Continuing, the General said his idea was that China's foreign representatives should be retained, and that in no way was he desirous of altering the representation anywhere, in China or out of it, if officials were willing to serve—granted, of course, that their retention in office gave satisfaction and they were returned by public vote. "We wish to retain all who will work conscientiously for China's welfare, so that there shall be no disruption of trade and commerce or of China's diplomatic connections all over the world. Roughly, the scheme that I should favour would be:—
"1. Expulsion of the Manchus outside the Great Wall to Mongolia (excepting those who are willing to join the Republican party).
"2. Establishment of a Republic on lines after the style of America, with exclusive government for each State and one great National Assembly.
"With these points decided, we shall be able to call together all popular reformers from all the provinces and form our Government. But this will be the time that I shall resign."
At this juncture of the conversation the General looked wistfully out of the window, speaking almost to himself. By then, he said, he should have accomplished his part for the winning of China back into the hands of her own people, and he should throw the cloak of control on to other shoulders. His quiet, unostentatious manner as he proceeded humbly to compare his own powers with other men in China showed a spirit of true greatness. Here was the hero of China, the man above all men who had guided her public life into safe channels and upon whom the eyes of the diplomatic, social, and political world were riveted—and he was talking of giving way to better men. Presently, as if coming out of a reverie, he turned towards me again, smiling heartily, as I suggested that that would probably not be allowed. But he was determined.

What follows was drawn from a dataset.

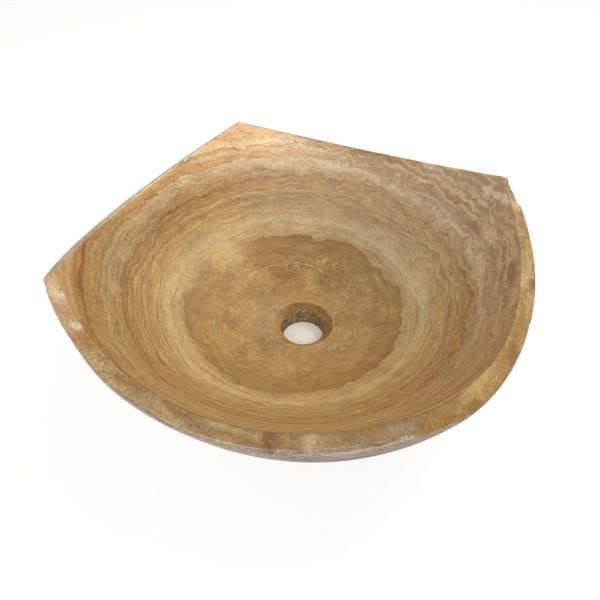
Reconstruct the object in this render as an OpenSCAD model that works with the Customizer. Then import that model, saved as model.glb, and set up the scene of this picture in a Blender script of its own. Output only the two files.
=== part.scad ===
// Vessel basin carved from one block of banded travertine.
// The hollow and the outside are two spheres on one upright axis, the outer one set lower, so that the wall
// thins from the floor to the rim. Four sloping cuts leave a square rim whose sides dip and whose corners rise.
// Origin: centre of the foot's underside, +Z up.

/* [Bowl] */
// Radius of the spherical hollow
bowl_r = 220; // [205:1:250]
// From the axis to the inner edge of the rim, halfway along a side
side_reach = 189; // [176:1:196]
// Slope of each rim face, which falls outwards, in degrees
rim_slope = 32.5; // [26:0.5:38]
// Width of a rim face, halfway along a side
rim_w = 16; // [11:0.5:22]
// Width of the eased edges of the rim
rim_ease = 1.2; // [0.5:0.1:2.5]

/* [Foot] */
// Thickness of the stone under the middle of the hollow
floor_t = 21; // [17:0.5:30]
// Diameter of the flat foot
foot_d = 170; // [130:1:190]

/* [Drain] */
// Diameter of the drain hole
drain_d = 44.5; // [38:0.5:50]
// Diameter of the dished seat round the drain hole
seat_d = 63; // [56:0.5:72]
// Depth of the seat's lower edge under the middle of the hollow
seat_depth = 4.5; // [2:0.5:8]
// Radius of the rounded lip where the seat turns into the hole
lip_r = 3; // [1:0.5:5]
// Radius of the rounded edge where the hollow turns into the seat
brow_r = 6; // [2:0.5:10]

/* [Hidden] */
$fn = 128;
SIDES = 4;
ARC_STEPS = 8;
CLEAR = 5;
STONE = [0.71, 0.58, 0.39];

bowl_z = floor_t + bowl_r;
rim_z = hollow_z(side_reach);
normal = [sin(rim_slope), 0, cos(rim_slope)];
inner_edge = [side_reach, 0, rim_z];
outer_edge = inner_edge + rim_w * [cos(rim_slope), 0, -sin(rim_slope)];

// The outer sphere passes through the rim's outer edge and the edge of the foot.
foot_r = foot_d / 2;
shell_z = (pow(outer_edge.x, 2) + pow(outer_edge.z, 2) - pow(foot_r, 2)) / (2 * outer_edge.z);
shell_r = sqrt(pow(foot_r, 2) + pow(shell_z, 2));
block = 4 * bowl_r;

drain_r = drain_d / 2;
seat_r = seat_d / 2;
brow_end_r = seat_r + 2 * brow_r;
seat_foot = [drain_r, floor_t - seat_depth];
seat_top = [seat_r, hollow_z(seat_r)];
brow_end = [brow_end_r, hollow_z(brow_end_r)];

// Height of the hollow's surface at a distance from the axis
function hollow_z(reach) = bowl_z - section_r(bowl_r, reach);

// Height of a point over the plane of the first rim face
function over_rim(point) = (point - inner_edge) * normal;

// Radius of a sphere's section at a distance from its centre
function section_r(radius, away) = sqrt(pow(radius, 2) - pow(away, 2));

// Points of the arc that rounds the corner at b between the lines to a and c
function rounded(a, b, c, radius) =
    let (u = (a - b) / norm(a - b), v = (c - b) / norm(c - b))
    let (half = acos(u * v) / 2, run = radius / tan(half))
    let (middle = b + (u + v) / norm(u + v) * radius / sin(half))
    let (first = b + run * u - middle, last = b + run * v - middle)
    let (turn = acos(first * last / pow(radius, 2)))
    [for (i = [0:ARC_STEPS]) let (t = i / ARC_STEPS)
        middle + (sin((1 - t) * turn) * first + sin(t * turn) * last) / sin(turn)];

module each_side() {
    for (i = [0:SIDES - 1]) rotate([0, 0, i * 360 / SIDES]) children();
}

// Sets what is drawn upright on the rim face, with its origin beside the centre of a sphere on the axis.
module on_rim_over(centre_z) {
    centre = [0, 0, centre_z];
    translate(centre - over_rim(centre) * normal) rotate([0, rim_slope, 0]) children();
}

module side_cut() {
    translate(inner_edge) rotate([0, rim_slope, 0]) translate([-block / 2, -block / 2, 0]) cube(block);
}

// Cone that eases the edge between the hollow and a rim face
module inner_ease() {
    over = over_rim([0, 0, bowl_z]);
    edge_r = section_r(bowl_r, over);
    wall_r = section_r(bowl_r, over + rim_ease);
    slant = edge_r + rim_ease - wall_r;
    on_rim_over(bowl_z) translate([0, 0, -2 * rim_ease])
        cylinder(h = 4 * rim_ease, r1 = wall_r - slant, r2 = wall_r + 3 * slant);
}

// Conical ring that eases the edge between the outside and a rim face
module outer_ease() {
    over = over_rim([0, 0, shell_z]);
    edge_r = section_r(shell_r, over);
    wall_r = section_r(shell_r, over + rim_ease);
    slant = wall_r - edge_r + rim_ease;
    on_rim_over(shell_z) rotate_extrude() polygon([
        [wall_r + slant, -2 * rim_ease],
        [wall_r + slant + CLEAR, -2 * rim_ease],
        [wall_r + slant + CLEAR, rim_ease],
        [wall_r - 2 * slant, rim_ease]
    ]);
}

// Dished seat and through hole, turned on the axis
module drain() {
    brow = rounded(seat_foot, seat_top, brow_end, brow_r);
    rotate_extrude() polygon(concat(
        [[0, brow_end.y + CLEAR], [0, -CLEAR], [drain_r, -CLEAR]],
        rounded([drain_r, 0], seat_foot, seat_top, lip_r),
        brow,
        [[brow[ARC_STEPS].x, brow_end.y + CLEAR]]
    ));
}

module basin() {
    color(STONE) difference() {
        translate([0, 0, shell_z]) sphere(r = shell_r);
        translate([-block / 2, -block / 2, -block]) cube(block);
        translate([0, 0, bowl_z]) sphere(r = bowl_r);
        each_side() side_cut();
        each_side() inner_ease();
        each_side() outer_ease();
        drain();
    }
}

basin();
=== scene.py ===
import math

import bpy
import numpy as np
from mathutils import Matrix, Vector, noise


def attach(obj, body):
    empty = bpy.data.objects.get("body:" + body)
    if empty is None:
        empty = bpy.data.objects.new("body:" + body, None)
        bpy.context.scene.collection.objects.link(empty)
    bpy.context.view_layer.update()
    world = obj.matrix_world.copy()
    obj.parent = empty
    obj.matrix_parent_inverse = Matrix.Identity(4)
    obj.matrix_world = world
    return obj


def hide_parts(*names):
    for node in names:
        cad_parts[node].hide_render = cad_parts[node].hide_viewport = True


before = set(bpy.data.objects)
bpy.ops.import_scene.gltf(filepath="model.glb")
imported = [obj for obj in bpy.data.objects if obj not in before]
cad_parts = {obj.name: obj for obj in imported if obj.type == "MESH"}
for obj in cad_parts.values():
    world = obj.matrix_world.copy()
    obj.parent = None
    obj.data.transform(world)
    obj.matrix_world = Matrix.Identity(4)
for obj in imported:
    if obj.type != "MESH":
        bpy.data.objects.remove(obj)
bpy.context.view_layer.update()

# Lengths below are in millimetres, angles in degrees, and MM turns a length into metres.
MM = 0.001

# Driving dimensions of the basin, the same as in the construction
BOWL_R = 220
SIDE_REACH = 189
RIM_SLOPE = 32.5
RIM_W = 16
FLOOR_T = 21
FOOT_D = 170
DRAIN_D = 44.5
SEAT_D = 63
SEAT_DEPTH = 4.5

# Worn edges: how far the rounding reaches to each side of a sharp edge
RIM_WEAR = 2.2
OUTER_WEAR = 3.8
FOOT_WEAR = 1.0
BORE_WEAR = 0.8
RIDGE_WEAR = 0.5
LIP_WEAR = 1.8
BROW_WEAR = 1.3

# The four rim faces were cut by hand. For each one, from +X on round: degrees that it is turned, degrees
# that it is steeper, and how far it lies higher than the drawn one.
CUTS = ((-3.4, -1.8, -2.8), (1.7, -0.8, -0.4), (-0.9, -0.3, 0.6), (2.3, -3.7, 0.5))

# Near the rim the outside is ground to a sphere that lies lower and is smaller than the drawn one, but is
# fuller towards the corners. It bulges and dips besides: degrees from +X, reach in degrees, height.
GROUND_LOWER = 3.7
GROUND_SMALLER = 2.4
CORNERS_FULLER = 3.6
BULGES = ((14, 20, 2.0), (240, 8, -1.6))

# The rim next to the right corner is trimmed. The trim starts with a small step and runs out softly: where
# it starts and ends, in degrees from +X, over how many degrees it runs out, and its depth.
TRIM_FROM = 37.4
TRIM_TO = 47
TRIM_RUNOUT = 3
TRIM_DEPTH = 3.6

# Wear of the whole stone: how deep it is, and the size of its unevenness
WORN_DEEP = 0.12
WORN_SIZE = 34

# Roughness of the drilled wall: how deep it is, its unevenness, and the sizes of that
DRILLED_DEEP = 0.35
DRILLED_UNEVEN = 0.5
DRILLED_SIZES = (3.4, 1.3)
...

"No, there can be no place for me; I am a military man, but China has many better administrators. We have plenty of men." And then he added, as an afterthought, "Of course, if they want me, they can always have me." And he smacked the table as if he had joked unconsciously.
And although I tried to impress upon his Excellency the fact that had there been no General Li there would probably have been no such success as was attending the Revolution, he would have none of it. He preferred to wander on in confidential tones, telling me that his personal wishes were not to be taken into account at all. What he personally was anxious to do was to control the initial stages of winning over the country; then his part was the planning of the defences and the organisation of the military; after that whatever the new Government wished him to do he would endeavour faithfully to carry out, not for his own sake but for the sake of the country of which he was proud and which he loved.
He did not seem inclined to enter into conversation much about the monarchical style of government which many declare more favourable to China as a country which had always looked to one head, the Emperor, as the Son of Heaven. Referring to England and comparing that country with the United States, Li Yuan Hung said that the style of the Monarchical Government of England was best for her people, but he did not believe it to be the best for the Chinese; and now that China was breaking away from all old systems and customs he thought the Republican control better suited to China's needs. In the course of conversation I attempted to raise several questions which would probably go against the establishing of a Republic when the Senate met, but General Li did not pursue the conversation, and seemed disinclined to talk until I mentioned the religion of the country, quoting the annual Sacrifice at the Temple of Heaven—how would that be carried out? Then again his eyes shone. He came closer to me, raised his hand a little as if to convince me in what he was going to say, and spoke slowly:—
"All sacrifices will probably be stopped, but the religion of the people will be Confucianism."
"But Confucianism is not a religion. Do you not think, General Li, that Christianity will become more popular among the people as the country is opened up more?"
"Oh, yes, missionaries are our friends. Jesus is better than Confucius, and I am strongly in favour of more missionaries coming to China to teach Christianity and going to interior provinces. We shall do all we can to assist missionaries, and the more missionaries we get to come to China the greater will the Republican Government be pleased."
The General then went on in very simple language to say that he was personally very pleased with all the labours of the missionaries, and that China would not be to-day were it not for the missionaries, who had gone into out-of-the-way places and opened up the country.
"But as a matter of fact we feel that we want as many foreigners to come to China as possible. The opening up of the country can only properly be accomplished by the united efforts of Chinese and foreigners, and in this new Republic we realise that it is only by mingling more freely with the other nations of the world that China will have her resources developed. Of our military and navy, our defences, our schools and colleges I have no fear, but one of the most important items in our Republican programme is that which will enable us to develop our wealth."